Sunday, August 16, 2009

Table Manners by Mia King - Amateur Book Review

This is the second book I reviewed by Mia King, the first one being Sweet Life which I can't find my review llink for. Grrrrr...

Mia King's writing is sweet, you can tell she is just a very sweet person by the characters she comes up with. She weaves reader friendly stories, and her characters are all very likable even when they are the "villian" or in this case, the evil sister/sister-in-law to be.

What I also love about Mia's book is how much she loves food, especially the sweet stuff. Sweet Life and Table Manners are chock full of yummies to make your stomach growl in the wee hours of the morning, when I usually do my best reading. At the end of her books you will find the recipes for the food the characters eat or cook, which will make you want to get up from the couch and start cracking some eggs to whip up something delectable.

In Table Manners Deidre is a our main character and someone we can all identify with. If she isn't you, then you have a Deidre in your circle of friends. She cares about everyone and wants to take care of the world. She doesn't know how to say no and takes on her friend's commitment ceremony, while trying to come up with a whole new line of special desserts by "Sweet Deidre" in a week. Arrrghhh.

Book Description:
Deidre McIntosh finally has all the ingredients for a perfect life. She has her own line of cakes and cookies, and the perfect boyfriend, Kevin Johnson, one of Seattle’s top bachelors. Creative, energetic, and loving, Deidre is the person friends go to when they need a helping hand. But when Kevin’s ex-fiancĂ©e, the sultry and successful magazine publisher Sabine Durant, suddenly appears in Seattle, it’s Deidre who needs help. Already intimidated by Kevin’s glamorous, moneyed world—and his sister, who wants Deidre out of Kevin’s life—she knows she’s no match for Sabine. Deidre turns to her friends for advice, but finds they’re having crises of their own. When her business begins to slip from her fingers, Deidre knows she must to do something to keep her career and her love life from imploding. Can everyone’s favorite go-to person save herself?

Visit Mia King's site for more information and to read an except.

And because this is called Table Manners, I am going to include some basic tables manners which should be taught to all children and some adults could use a refresher course too!

Whether in a restaurant or in a home, here are some basic table manners to teach kids:

1. Eat with a fork unless the food is meant to be eaten with fingers. Only babies eat with fingers.

2. Sit up and do not hunch over your plate; wrists or forearms can rest on the table, or hands on lap. You don't want to look like a Neanderthal.

3. Don't stuff your mouth full of food, it looks gross, and you could choke.

4. Chew with your mouth closed. No one wants to be grossed out seeing food being chewed up or hearing it being chomped on. This includes no talking with your mouth full.

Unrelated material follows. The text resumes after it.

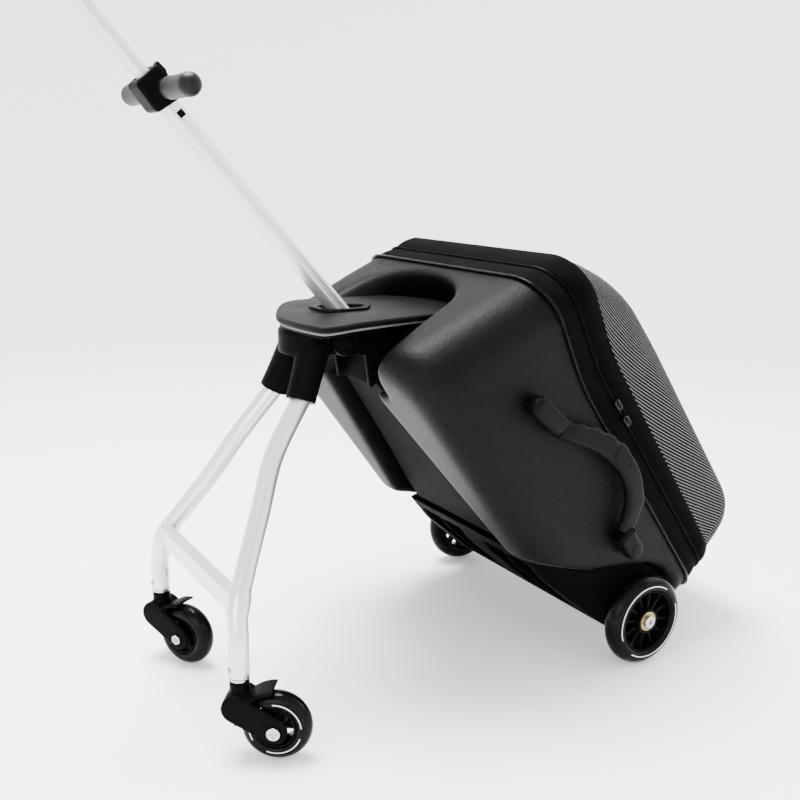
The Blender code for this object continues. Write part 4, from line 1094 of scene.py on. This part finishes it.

5. Don't make any rude comments about any food being served. It will hurt someone's feelings.

6. Always say thank you when served something. Shows appreciation.

7. If the meal is not buffet style, then wait until everyone is served before eating. It shows consideration.

8. Eat slowly and don't gobble up the food. Someone took a long time to prepare the food, enjoy it slowly. Slowly means to wait about 5 seconds after swallowing before getting another forkful.

9. When eating rolls, tear off a piece of bread before buttering. Eating a whole piece of bread looks tacky.

10. Don't reach over someone's plate for something. Politely ask that the item to be passed to you. Shows consideration.

11. Do not pick anything out of your teeth, it's gross. If it bothers you that bad, excuse yourself and go to the restroom to pick.

12. Always use a napkin to dab your mouth, which should be on your lap when not in use. Remember, dab your mouth only. Do not wipe your face or blow your nose with a napkin, both are gross. Excuse yourself from the table and go the restroom to do those things.

13. When eating at someone's home or a guest of someone at a restaurant, always thank the host and tell them how much you enjoyed it. At least say that you liked the dinner or mention a specific item that was particularly tasty, i.e. the dessert was great. Again, someone took time, energy, and expense to prepare the food, so show your appreciation.